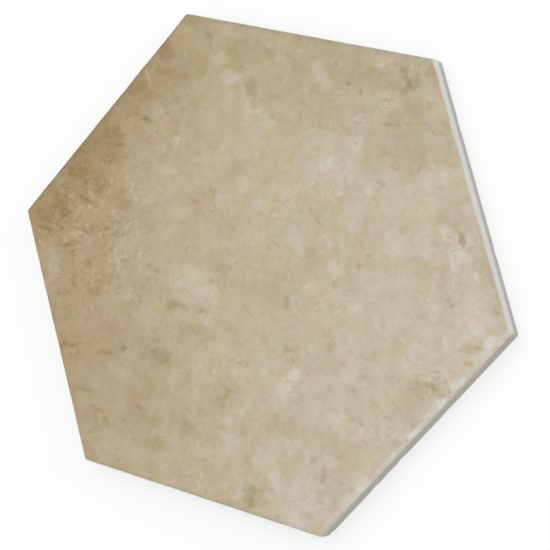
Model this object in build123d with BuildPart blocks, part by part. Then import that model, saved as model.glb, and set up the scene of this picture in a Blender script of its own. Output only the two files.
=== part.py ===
"""Hexagonal floor tile of pressed, glazed porcelain, lying on its back with the glazed face up.

The tile is pressed and fired as one piece. Its flat face ends in a soft arris, the upper wall leans in
a little so that the grout joint opens towards the face, and the lower wall is an upright land that the
next tile is set against. The back has a plain rim around a honeycomb of shallow keying pockets, which
the adhesive grips.

Origin: the middle of the plane that the tile beds on. +X points at a corner, +Z comes out of the face.
"""
from build123d import *
from math import atan, cos, degrees, radians, sqrt
import os

# Sizes of the pressed body, in millimetres
across_flats = 175.0
thickness = 9.0
corner_radius = 1.6
arris_radius = 0.7
back_edge_chamfer = 0.3

# Side wall: an upright land below, a wall that leans in above it
land_height = 4.7
wall_lean = 0.4

# Keying relief on the back: rings of pockets round the middle one, inside a plain rim
rim_width = 9.0
pocket_rings = 4
rib_width = 3.2
pocket_depth = 0.6
pocket_corner_radius = 1.5
pocket_draft = 20.0  # degrees


def hexagon_radius(flats):
    """Distance from the middle to a corner of a hexagon with the given width across its flats."""
    return flats / sqrt(3)


# The pitch that makes the outermost pockets reach the rim. A row of pockets lies every pitch * cos(30),
# and the last row's pockets reach hexagon_radius(pitch - rib_width) past their own centres.
row_share = cos(radians(30))
inside_rim = across_flats / 2 - rim_width
pocket_pitch = (inside_rim + hexagon_radius(rib_width)) / (pocket_rings * row_share + hexagon_radius(1))
pocket_radius = hexagon_radius(pocket_pitch - rib_width)


def pocket_centres():
    """Centres of the honeycomb's cells, in rings that run parallel to the tile's own sides."""
    centres = []
    for column in range(-pocket_rings, pocket_rings + 1):
        for row in range(-pocket_rings, pocket_rings + 1):
            if abs(column + row) <= pocket_rings:
                centres.append((pocket_pitch * (column + row / 2), pocket_pitch * row_share * row))
    return centres


# One keying pocket: widest at the back, with drafted walls so that the body leaves the die
with BuildPart() as pocket:
    with BuildSketch():
        RegularPolygon(pocket_radius, 6, rotation=30)
    extrude(amount=pocket_depth, taper=pocket_draft)
    wall_corners = pocket.edges().filter_by(lambda edge: abs(edge.tangent_at(0.5).Z) > 0.1)
    fillet(wall_corners, pocket_corner_radius)

with BuildPart() as tile:
    # Land: the full-width lower part of the body
    with BuildSketch() as outline:
        RegularPolygon(hexagon_radius(across_flats), 6)
        fillet(outline.vertices(), corner_radius)
    extrude(amount=land_height)

    # Upper body, whose wall leans in towards the face
    with BuildSketch(Plane.XY.offset(land_height)):
        add(outline.sketch)
    extrude(amount=thickness - land_height, taper=degrees(atan(wall_lean / (thickness - land_height))))

    # Soft arris round the face, and the small chamfer that the press leaves round the back
    fillet(tile.faces().sort_by(Axis.Z)[-1].edges(), arris_radius)
    chamfer(tile.faces().sort_by(Axis.Z)[0].edges(), back_edge_chamfer)

    # Honeycomb of keying pockets
    with Locations(pocket_centres()):
        add(pocket.part, mode=Mode.SUBTRACT)

tile.part.label = "tile"

os.makedirs("parts", exist_ok=True)
export_step(tile.part, "parts/tile.step")
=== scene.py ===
"""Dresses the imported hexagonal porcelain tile: the fired body with its real arris, side walls and keyed
back as one numpy surface, its aged stone print and glaze, and a pale studio round it.

Blender's lengths are metres in the row frame. Sizes and places of the body and the print are written in
millimetres, and MM turns them into metres.
"""
from math import radians, tan

import bmesh
import bpy
import numpy as np
from mathutils import Matrix, Vector


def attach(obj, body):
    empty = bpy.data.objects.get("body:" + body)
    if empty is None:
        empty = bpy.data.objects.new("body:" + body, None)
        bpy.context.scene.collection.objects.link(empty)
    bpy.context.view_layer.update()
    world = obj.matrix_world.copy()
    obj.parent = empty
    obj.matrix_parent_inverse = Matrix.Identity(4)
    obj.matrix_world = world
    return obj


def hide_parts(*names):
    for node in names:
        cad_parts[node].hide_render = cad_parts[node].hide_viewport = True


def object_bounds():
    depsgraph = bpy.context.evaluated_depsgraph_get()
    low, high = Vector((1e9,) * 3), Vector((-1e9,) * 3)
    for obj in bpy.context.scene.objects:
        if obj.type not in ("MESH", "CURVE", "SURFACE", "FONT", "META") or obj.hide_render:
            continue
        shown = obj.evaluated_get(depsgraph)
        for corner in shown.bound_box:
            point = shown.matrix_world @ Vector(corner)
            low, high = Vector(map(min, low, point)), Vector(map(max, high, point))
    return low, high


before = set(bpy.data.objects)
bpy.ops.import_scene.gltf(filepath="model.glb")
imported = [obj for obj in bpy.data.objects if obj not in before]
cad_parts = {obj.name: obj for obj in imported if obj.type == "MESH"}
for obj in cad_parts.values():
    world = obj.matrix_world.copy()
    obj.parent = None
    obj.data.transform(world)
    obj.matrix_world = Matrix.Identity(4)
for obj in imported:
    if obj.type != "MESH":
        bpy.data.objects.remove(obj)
cad_low, cad_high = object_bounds()

MM = 0.001
COS30 = np.cos(np.pi / 6)

# Sizes that the frame gives, in mm
ACROSS_FLATS = (cad_high[1] - cad_low[1]) / MM
THICKNESS = (cad_high[2] - cad_low[2]) / MM
APOTHEM = ACROSS_FLATS / 2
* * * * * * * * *
▸ **Goal**: All of the material above needs to be copied exactly.

▸ **Complete output**:
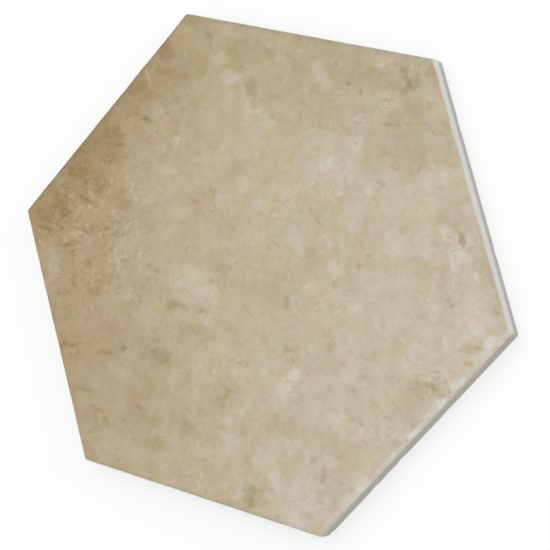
Model this object in build123d with BuildPart blocks, part by part. Then import that model, saved as model.glb, and set up the scene of this picture in a Blender script of its own. Output only the two files.
=== part.py ===
"""Hexagonal floor tile of pressed, glazed porcelain, lying on its back with the glazed face up.

The tile is pressed and fired as one piece. Its flat face ends in a soft arris, the upper wall leans in
a little so that the grout joint opens towards the face, and the lower wall is an upright land that the
next tile is set against. The back has a plain rim around a honeycomb of shallow keying pockets, which
the adhesive grips.

Origin: the middle of the plane that the tile beds on. +X points at a corner, +Z comes out of the face.
"""
from build123d import *
from math import atan, cos, degrees, radians, sqrt
import os

# Sizes of the pressed body, in millimetres
across_flats = 175.0
thickness = 9.0
corner_radius = 1.6
arris_radius = 0.7
back_edge_chamfer = 0.3

# Side wall: an upright land below, a wall that leans in above it
land_height = 4.7
wall_lean = 0.4

# Keying relief on the back: rings of pockets round the middle one, inside a plain rim
rim_width = 9.0
pocket_rings = 4
rib_width = 3.2
pocket_depth = 0.6
pocket_corner_radius = 1.5
pocket_draft = 20.0  # degrees


def hexagon_radius(flats):
    """Distance from the middle to a corner of a hexagon with the given width across its flats."""
    return flats / sqrt(3)


# The pitch that makes the outermost pockets reach the rim. A row of pockets lies every pitch * cos(30),
# and the last row's pockets reach hexagon_radius(pitch - rib_width) past their own centres.
row_share = cos(radians(30))
inside_rim = across_flats / 2 - rim_width
pocket_pitch = (inside_rim + hexagon_radius(rib_width)) / (pocket_rings * row_share + hexagon_radius(1))
pocket_radius = hexagon_radius(pocket_pitch - rib_width)


def pocket_centres():
    """Centres of the honeycomb's cells, in rings that run parallel to the tile's own sides."""
    centres = []
    for column in range(-pocket_rings, pocket_rings + 1):
        for row in range(-pocket_rings, pocket_rings + 1):
            if abs(column + row) <= pocket_rings:
                centres.append((pocket_pitch * (column + row / 2), pocket_pitch * row_share * row))
    return centres


# One keying pocket: widest at the back, with drafted walls so that the body leaves the die
with BuildPart() as pocket:
    with BuildSketch():
        RegularPolygon(pocket_radius, 6, rotation=30)
    extrude(amount=pocket_depth, taper=pocket_draft)
    wall_corners = pocket.edges().filter_by(lambda edge: abs(edge.tangent_at(0.5).Z) > 0.1)
    fillet(wall_corners, pocket_corner_radius)

with BuildPart() as tile:
    # Land: the full-width lower part of the body
    with BuildSketch() as outline:
        RegularPolygon(hexagon_radius(across_flats), 6)
        fillet(outline.vertices(), corner_radius)
    extrude(amount=land_height)

    # Upper body, whose wall leans in towards the face
    with BuildSketch(Plane.XY.offset(land_height)):
        add(outline.sketch)
    extrude(amount=thickness - land_height, taper=degrees(atan(wall_lean / (thickness - land_height))))

    # Soft arris round the face, and the small chamfer that the press leaves round the back
    fillet(tile.faces().sort_by(Axis.Z)[-1].edges(), arris_radius)
    chamfer(tile.faces().sort_by(Axis.Z)[0].edges(), back_edge_chamfer)

    # Honeycomb of keying pockets
    with Locations(pocket_centres()):
        add(pocket.part, mode=Mode.SUBTRACT)

tile.part.label = "tile"

os.makedirs("parts", exist_ok=True)
export_step(tile.part, "parts/tile.step")
=== scene.py ===
"""Dresses the imported hexagonal porcelain tile: the fired body with its real arris, side walls and keyed
back as one numpy surface, its aged stone print and glaze, and a pale studio round it.

Blender's lengths are metres in the row frame. Sizes and places of the body and the print are written in
millimetres, and MM turns them into metres.
"""
from math import radians, tan

import bmesh
import bpy
import numpy as np
from mathutils import Matrix, Vector


def attach(obj, body):
    empty = bpy.data.objects.get("body:" + body)
    if empty is None:
        empty = bpy.data.objects.new("body:" + body, None)
        bpy.context.scene.collection.objects.link(empty)
    bpy.context.view_layer.update()
    world = obj.matrix_world.copy()
    obj.parent = empty
    obj.matrix_parent_inverse = Matrix.Identity(4)
    obj.matrix_world = world
    return obj


def hide_parts(*names):
    for node in names:
        cad_parts[node].hide_render = cad_parts[node].hide_viewport = True


def object_bounds():
    depsgraph = bpy.context.evaluated_depsgraph_get()
    low, high = Vector((1e9,) * 3), Vector((-1e9,) * 3)
    for obj in bpy.context.scene.objects:
        if obj.type not in ("MESH", "CURVE", "SURFACE", "FONT", "META") or obj.hide_render:
            continue
        shown = obj.evaluated_get(depsgraph)
        for corner in shown.bound_box:
            point = shown.matrix_world @ Vector(corner)
            low, high = Vector(map(min, low, point)), Vector(map(max, high, point))
    return low, high


before = set(bpy.data.objects)
bpy.ops.import_scene.gltf(filepath="model.glb")
imported = [obj for obj in bpy.data.objects if obj not in before]
cad_parts = {obj.name: obj for obj in imported if obj.type == "MESH"}
for obj in cad_parts.values():
    world = obj.matrix_world.copy()
    obj.parent = None
    obj.data.transform(world)
    obj.matrix_world = Matrix.Identity(4)
for obj in imported:
    if obj.type != "MESH":
        bpy.data.objects.remove(obj)
cad_low, cad_high = object_bounds()

MM = 0.001
COS30 = np.cos(np.pi / 6)

# Sizes that the frame gives, in mm
ACROSS_FLATS = (cad_high[1] - cad_low[1]) / MM
THICKNESS = (cad_high[2] - cad_low[2]) / MM
APOTHEM = ACROSS_FLATS / 2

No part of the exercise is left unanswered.